Le Bleu. Moussa Sissoko réalisait un bon Euro jusque-là, très juste tactiquement et très précieux physiquement, avec cette capacité à jouer partout. Didier Deschamps adore ces profils de soldats polyvalents et le milieu de Newcastle, en difficulté en club cette saison, lui a rendu sa confiance. Replis défensifs, rushes dans l'axe ou côté droit, frappes de numéro 9 (2 tirs cadrés) : il faudra du temps avant que quelqu'un ose le re-traiter de simple bourrin. Son club, relégué en deuxième division, doit se frotter les mains. Parole, sa cote a au moins doublé.

Le tournant. A la 74e minute, Kingsley Coman adresse un excellent centre côté gauche. Seul au point de penalty, Antoine Griezmann reprend de la tête, mais le ballon passe juste au-dessus.

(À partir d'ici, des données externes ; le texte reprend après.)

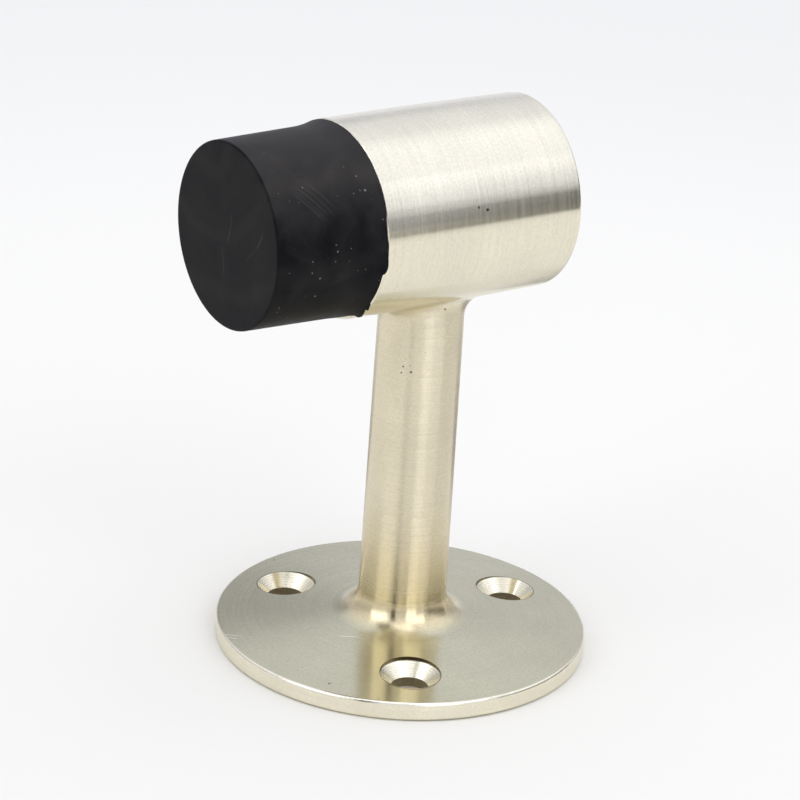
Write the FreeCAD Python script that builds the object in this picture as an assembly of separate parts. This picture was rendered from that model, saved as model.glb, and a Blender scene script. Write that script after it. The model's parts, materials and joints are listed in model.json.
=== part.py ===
import FreeCAD, Part
import math
import os

from FreeCAD import Vector

# Floor door holder: a cast pedestal with a round flange, a post and a cross head, and a
# rubber buffer that screws into the front of the head.
#
# Frame: millimetres, +Z up. The origin is the centre of the flange's underside, on the
# post's axis. The buffer faces -Y, towards the door.

# Pedestal casting
overall_height = 74.6
base_diameter = 50.0
base_edge_thickness = 2.6
base_top_slope = 4.5
base_top_edge_round = 0.4
base_bottom_edge_break = 0.35
post_foot_diameter = 11.9
post_top_diameter = 11.1
foot_fillet = 3.6
neck_fillet = 2.6
head_diameter = 25.7
head_length = 30.0
head_crown = 0.1
head_rear_round = 0.3
head_rim_break = 0.2

# Fixing holes for countersunk wood screws
fixing_count = 3
fixing_edge_distance = 7.5
fixing_hole_diameter = 4.9
fixing_head_diameter = 8.0
fixing_countersink_angle = 82.0
fixing_rim_depth = 0.15

# Socket in the front of the head
socket_wall = 2.75
socket_mouth_chamfer = 0.3

# Threaded stud and the tapped hole behind the socket
thread_diameter = 6.0
thread_engagement = 10.0
stud_end_chamfer = 0.6
hole_run_out = 2.5
drill_point_angle = 118.0
stud_head_across_flats = 10.0
stud_head_height = 2.5

# Plate in the buffer's end, and the lock washer between it and the socket's floor
plate_thickness = 1.5
washer_thickness = 1.6
washer_band_width = 2.85
washer_split_width = 0.9
washer_split_angle = 25.0

# Rubber buffer: how far its lip, its waist behind the lip and its front lie inside the
# head's rim
nose_length = 15.4
lip_inset = 0.05
waist_inset = 0.55
front_inset = 0.8
nose_edge_round = 0.3
lip_flare_length = 3.5
flare_sag = 0.3
shank_length = 5.8
plate_cover = 1.0

# Clearances, each on the radius
shank_clearance = 0.25
thread_clearance = 0.05
plate_clearance = 0.1
washer_clearance = 0.1

# Sizes that follow
base_radius = base_diameter / 2
post_foot_radius = post_foot_diameter / 2
post_top_radius = post_top_diameter / 2
head_radius = head_diameter / 2
rim_radius = head_radius - head_crown
head_axis_height = overall_height - head_radius
fixing_circle_radius = base_radius - fixing_edge_distance
socket_radius = rim_radius - socket_wall
socket_depth = shank_length + washer_thickness
lip_radius = rim_radius - lip_inset
waist_radius = rim_radius - waist_inset
front_radius = rim_radius - front_inset
shank_radius = socket_radius - shank_clearance
hole_radius = thread_diameter / 2
stud_radius = hole_radius - thread_clearance
stud_length = plate_thickness + washer_thickness + thread_engagement
plate_radius = shank_radius - plate_cover
past_surface = 1.0


def flange_top(radius):
    """Height of the flange's sloping top at a distance from the post's axis."""
    return base_edge_thickness + (base_radius - radius) * math.tan(math.radians(base_top_slope))


def post_radius(height):
    """Radius of the slightly tapered post, from the flange's top up to the head's axis."""
    foot = flange_top(post_foot_radius)
    share = (height - foot) / (head_axis_height - foot)
    return post_foot_radius + (post_top_radius - post_foot_radius) * share


def turned(outline):
    """Solid turned about Z. The outline lies in the XZ plane: (radius, height) corners, and
    a corner given as a pair of them is the middle and the end of an arc."""
    edges = []
    start = Vector(outline[0][0], 0, outline[0][1])
    previous = start
    for corner in outline[1:] + outline[:1]:
        if isinstance(corner[0], tuple):
            middle, end = (Vector(radius, 0, height) for radius, height in corner)
            edges.append(Part.Arc(previous, middle, end).toShape())
        else:
            end = Vector(corner[0], 0, corner[1])
            edges.append(Part.LineSegment(previous, end).toShape())
        previous = end
    return Part.Face(Part.Wire(edges)).revolve(Vector(0, 0, 0), Vector(0, 0, 1), 360)


def on_head_axis(shape):
    """The shape with its Z axis laid along the head's axis, Z = 0 at the head's front rim and
    +Z outward. Its X axis turns up, so that seams lie along the head's top."""
    turn = FreeCAD.Matrix(
        0, -1, 0, 0,
        0, 0, -1, -head_length / 2,
        1, 0, 0, head_axis_height,
        0, 0, 0, 1,
    )
    moved = shape.copy()
    moved.Placement = FreeCAD.Placement(turn).multiply(moved.Placement)
    return moved


def edges_where(shape, test):
    """Edges whose every vertex passes the test, without the seams."""
    return [
        edge for edge in shape.Edges
        if not isinstance(edge.Curve, Part.Line) and all(test(v.Point) for v in edge.Vertexes)
    ]


def near(value, target):
    return abs(value - target) < 0.01


# Pedestal


def flange_and_post():
    """Round flange, thickest at its middle, with the post standing on it."""
    foot = flange_top(post_foot_radius)
    outline = [
        (0, 0),
        (base_radius, 0),
        (base_radius, base_edge_thickness),
        (post_foot_radius, foot),
        (post_top_radius, head_axis_height),
        (0, head_axis_height),
    ]
    body = turned(outline)

    def edge_at(radius, height):
        return edges_where(
            body, lambda p: near(math.hypot(p.x, p.y), radius) and near(p.z, height)
        )

    body = body.makeFillet(foot_fillet, edge_at(post_foot_radius, foot))
    body = body.makeFillet(base_top_edge_round, edge_at(base_radius, base_edge_thickness))
    return body.makeChamfer(base_bottom_edge_break, edge_at(base_radius, 0))


def head():
    """Cross head with a slightly crowned side, its rear rim rounded."""
    outline = [
        (0, 0),
        (rim_radius, 0),
        ((head_radius, -head_length / 2), (rim_radius, -head_length)),
        (0, -head_length),
    ]
    barrel = turned(outline)
    rear_rim = edges_where(barrel, lambda p: near(p.z, -head_length) and p.x > past_surface)
    barrel = barrel.makeFillet(head_rear_round, rear_rim)
    front_rim = edges_where(barrel, lambda p: near(p.z, 0) and p.x > past_surface)
    return on_head_axis(barrel.makeChamfer(head_rim_break, front_rim))


def countersunk_hole():
    """Cutter for one fixing hole, on the flange's centre line under the buffer."""
    top = flange_top(fixing_circle_radius)
    head_r = fixing_head_diameter / 2
    hole_r = fixing_hole_diameter / 2
    cone_top = top - fixing_rim_depth
    cone_depth = (head_r - hole_r) / math.tan(math.radians(fixing_countersink_angle / 2))
    cutter = turned([
        (0, -past_surface),
        (hole_r, -past_surface),
        (hole_r, cone_top - cone_depth),
        (head_r, cone_top),
        (head_r, top + past_surface),
        (0, top + past_surface),
    ])
    cutter.translate(Vector(0, -fixing_circle_radius, 0))
    return cutter


def fixing_holes():
    """Cutters for the fixing holes: one points away from the buffer, the rest follow evenly."""
    cutters = []
    for index in range(fixing_count):
        cutter = countersunk_hole()
        cutter.rotate(Vector(0, 0, 0), Vector(0, 0, 1), 180 + index * 360 / fixing_count)
        cutters.append(cutter)
    return cutters


def socket():
    """Cutter for the socket in the head, its chamfered mouth and the drilled, tapped hole."""
    hole_end = socket_depth + thread_engagement + hole_run_out
    point_length = hole_radius / math.tan(math.radians(drill_point_angle / 2))
    return on_head_axis(turned([
        (0, past_surface),
        (socket_radius + socket_mouth_chamfer + past_surface, past_surface),
        (socket_radius, -socket_mouth_chamfer),
        (socket_radius, -socket_depth),
        (hole_radius, -socket_depth),
        (hole_radius, -hole_end),
        (0, -hole_end - point_length),
    ]))


def pedestal_casting():
    """The flange, post and head as one casting, with its holes."""
    casting = flange_and_post().fuse(head())

    def on_neck(point):
        between = flange_top(post_foot_radius) + foot_fillet < point.z < head_axis_height
        return between and near(math.hypot(point.x, point.y), post_radius(point.z))

    neck = edges_where(casting, on_neck)
    casting = casting.makeFillet(neck_fillet, neck)
    return casting.cut(fixing_holes() + [socket()])


# Buffer


def plate_disc(hole_r=0):
    """Round plate in the rear end of the rubber shank."""
    rear = -shank_length
    front = rear + plate_thickness
    if not hole_r:
        return turned([(0, rear), (plate_radius, rear), (plate_radius, front), (0, front)])
    return turned([(hole_r, rear), (plate_radius, rear), (plate_radius, front), (hole_r, front)])


def stud():
    """Hexagon head in front of the plate and a plain shank to the thread's major diameter."""
    seat = -shank_length + plate_thickness
    tip = seat - stud_length
    shaft = turned([
        (0, tip),
        (stud_radius - stud_end_chamfer, tip),
        (stud_radius, tip + stud_end_chamfer),
        (stud_radius, seat),
        (0, seat),
    ])
    corner_radius = stud_head_across_flats / 2 / math.cos(math.pi / 6)
    corners = [
        Vector(corner_radius * math.cos(angle), corner_radius * math.sin(angle), seat)
        for angle in (index * math.pi / 3 for index in range(7))
    ]
    hexagon = Part.Face(Part.makePolygon(corners)).extrude(Vector(0, 0, stud_head_height))
    return hexagon.fuse(shaft).removeSplitter()


def rubber():
    """Nose with a flared lip that closes on the head's rim, and a shank in the socket."""
    round_middle = nose_edge_round * (1 - math.sqrt(0.5))
    flare_middle = waist_radius + (lip_radius - waist_radius) * flare_sag
    nose = turned([
        (0, nose_length),
        (front_radius - nose_edge_round, nose_length),
        (
            (front_radius - round_middle, nose_length - round_middle),
            (front_radius, nose_length - nose_edge_round),
        ),
        (waist_radius, lip_flare_length),
        ((flare_middle, lip_flare_length / 2), (lip_radius, 0)),
        (shank_radius, 0),
        (shank_radius, -shank_length),
        (0, -shank_length),
    ])
    return nose.cut([plate_disc(), stud()])


def lock_washer():
    """Split ring around the stud, pressed flat between the plate and the socket's floor."""
    inner = stud_radius + washer_clearance
    outer = inner + washer_band_width
    rear = -socket_depth
    front = rear + washer_thickness
    ring = turned([(inner, rear), (outer, rear), (outer, front), (inner, front)])
    slit = Part.makeBox(
        outer + past_surface, washer_split_width, washer_thickness * 3,
        Vector(0, -washer_split_width / 2, -washer_thickness * 1.5),
    )
    slit.rotate(Vector(0, 0, 0), Vector(1, 0, 0), washer_split_angle)
    slit.translate(Vector(0, 0, rear + washer_thickness / 2))
    return ring.cut(slit)


def save(node, shape):
    if not shape.isValid():
        raise ValueError(node + " is not a valid solid")
    print(node, len(shape.Solids), "solid,", round(shape.Volume), "mm3")
    shape.exportStep("parts/" + node + ".step")


os.makedirs("parts", exist_ok=True)
save("pedestal_casting", pedestal_casting())
save("rubber_buffer", on_head_axis(rubber()))
save("anchor_plate", on_head_axis(plate_disc(stud_radius + plate_clearance)))
save("buffer_stud", on_head_axis(stud()))
save("lock_washer", on_head_axis(lock_washer()))
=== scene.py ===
import bpy
import bmesh
import json
import math
from mathutils import Matrix, Vector


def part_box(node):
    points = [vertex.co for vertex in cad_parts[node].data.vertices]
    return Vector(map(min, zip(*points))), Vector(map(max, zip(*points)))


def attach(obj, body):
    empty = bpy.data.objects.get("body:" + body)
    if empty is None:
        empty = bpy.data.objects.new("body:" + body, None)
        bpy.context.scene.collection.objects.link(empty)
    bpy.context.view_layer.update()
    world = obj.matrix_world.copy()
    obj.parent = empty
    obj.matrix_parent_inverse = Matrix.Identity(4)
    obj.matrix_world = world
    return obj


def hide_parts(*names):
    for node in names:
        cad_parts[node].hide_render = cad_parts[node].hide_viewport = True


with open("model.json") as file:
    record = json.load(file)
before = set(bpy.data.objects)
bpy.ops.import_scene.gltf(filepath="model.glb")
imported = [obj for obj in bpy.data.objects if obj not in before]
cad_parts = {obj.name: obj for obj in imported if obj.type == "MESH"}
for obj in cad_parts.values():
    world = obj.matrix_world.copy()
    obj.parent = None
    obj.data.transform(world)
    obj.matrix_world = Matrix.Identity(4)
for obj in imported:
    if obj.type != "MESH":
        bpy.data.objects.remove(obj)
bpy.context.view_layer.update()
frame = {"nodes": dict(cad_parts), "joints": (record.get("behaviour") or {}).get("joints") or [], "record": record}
nodes = frame["nodes"]
print("frame loaded:", ", ".join(sorted(nodes)))

mm = 0.001
# noise seldom leaves the middle of its range, so its effects are spread from there
noiseSpan = {"From Min": 0.3, "From Max": 0.7}


def srgb(code):
    # "#RRGGBB" as on a colour card, turned to the linear values that shaders take
    parts = [int(code[i:i + 2], 16) / 255 for i in (1, 3, 5)]
    return tuple(c / 12.92 if c <= 0.04045 else ((c + 0.055) / 1.055) ** 2.4 for c in parts) + (1.0,)


def addNode(tree, kind, inputs=None, **settings):
    # a node with its settings; an input takes a value, a socket, or a node's first output, and a
    # kind without its family's name is a shader node
    family = "" if kind.startswith(("Geometry", "NodeGroup")) else "ShaderNode"
    node = tree.nodes.new(family + kind)
    for name, value in settings.items():
        setattr(node, name, value)
    for key, value in (inputs or {}).items():
        if isinstance(value, bpy.types.Node):
            value = value.outputs[0]
        if isinstance(value, bpy.types.NodeSocket):
            tree.links.new(value, node.inputs[key])
        else:
            node.inputs[key].default_value = value
    return node


def onCircle(radius, turn):
    # across and along, at an angle in degrees from the second
    return radius * math.sin(math.radians(turn)), radius * math.cos(math.radians(turn))


def newMaterial(name):
    material = bpy.data.materials.new(name)
    material.use_nodes = True
    material.node_tree.nodes.clear()
    return material, material.node_tree


def coat(node, material):
    mesh = nodes[node].data
    mesh.materials.clear()
    mesh.materials.append(material)


# Measures, all from the frame: the head's axis runs along Y, the post's along Z
castLow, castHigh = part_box("pedestal_casting")
noseLow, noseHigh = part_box("rubber_buffer")
plateLow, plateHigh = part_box("anchor_plate")
studLow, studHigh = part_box("buffer_stud")
hinge = next(joint for joint in frame["joints"] if joint["name"] == "buffer_turn")
screws = next(mount for mount in frame["record"]["mounts"] if mount["name"] == "floor_screws")
rimY = hinge["pos_m"][1]
headAxis = hinge["pos_m"][2]
headRadius = castHigh.z - headAxis
baseRadius = castHigh.x
holeCircle = screws["dims"]["pcd_mm"] * mm / 2
holeRadius = screws["dims"]["hole_r_mm"] * mm


# Camera: a long lens looking a little down on the buffer's side
cameraView = {
    "azimuth": 54.314,
    "elevation": 22.123,
    "roll": 3.831,
    "distance": 0.41443,
    "aimHeight": 0.03433,
    "aimSide": -0.002,
    "lens": 141.53,
    "clipStart": 0.01,
}


def makeCamera(view):
    a, e, r = (math.radians(view[key]) for key in ("azimuth", "elevation", "roll"))
    back = Vector((math.sin(a) * math.cos(e), -math.cos(a) * math.cos(e), math.sin(e)))
    right = Vector((math.cos(a), math.sin(a), 0))
    up = back.cross(right)
    sideways = math.cos(r) * right + math.sin(r) * up
    upward = math.cos(r) * up - math.sin(r) * right
    data = bpy.data.cameras.new("camera")
    data.lens = view["lens"]
    data.clip_start = view["clipStart"]
    camera = bpy.data.objects.new("camera", data)
    bpy.context.scene.collection.objects.link(camera)
    place = Vector((0, 0, view["aimHeight"])) + right * view["aimSide"] + back * view["distance"]
    turn = Matrix((sideways, upward, back)).transposed().to_4x4()
    camera.matrix_world = Matrix.Translation(place) @ turn
    bpy.context.scene.camera = camera


makeCamera(cameraView)
print("camera placed")


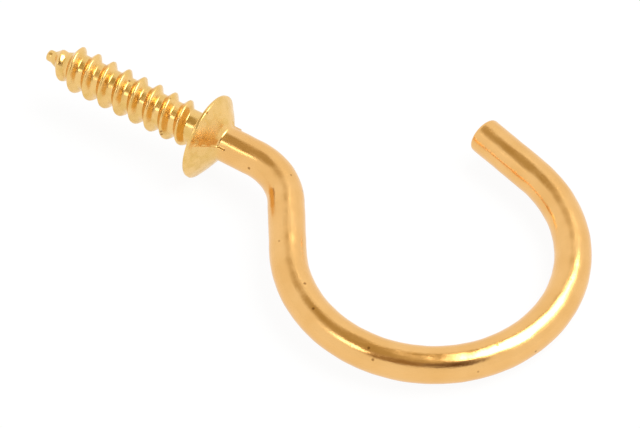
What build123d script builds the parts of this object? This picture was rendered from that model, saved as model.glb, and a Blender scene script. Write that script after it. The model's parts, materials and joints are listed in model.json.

Le moment. Cristiano Ronaldo, la superstar du Portugal, auteur d'un but de Xmen en demi-finale (une tête en apesanteur), n'a pas résisté à un contact dès la 8e minute avec Dimitri Payet, auteur d'une faute involontaire. Il a fait la moue et boité, puis il est sorti en pleurant (avec un papillon sur le coin du visage), avant d'essayer de revenir en vain.

Le cerveau. Fernando Santos, l'entraîneur portugais, est un saboteur, qui a décidé de faire jouer son équipe avec ses méninges, plus qu'avec ses pieds. On connaissait le Portugal adepte du jeu léché, toujours en recherche de la plus belle action, on a fait connaissance avec une machine capable d'étouffer n'importe quel adversaire et surtout, de résister. L'ancien sélectionneur de la Grèce, 61 ans, a un côté moine, fervent catholique et sacré saboteur. Il fait entrer sa sélection dans l'histoire, dont le palmarès était vierge jusque-là (il n'y avait que quelques matches références).

Esotérisme. L'Italie a battu l'Espagne (sa bête noire depuis 2008), l'Allemagne a éliminé l'Italie (elle ne l'avait jamais fait en compétition internationale), la France a sorti l'Allemagne (58 ans après) et le Portugal n'avait pas battu la France depuis 1975. C'est donc l'Euro où les séries s'arrêtent.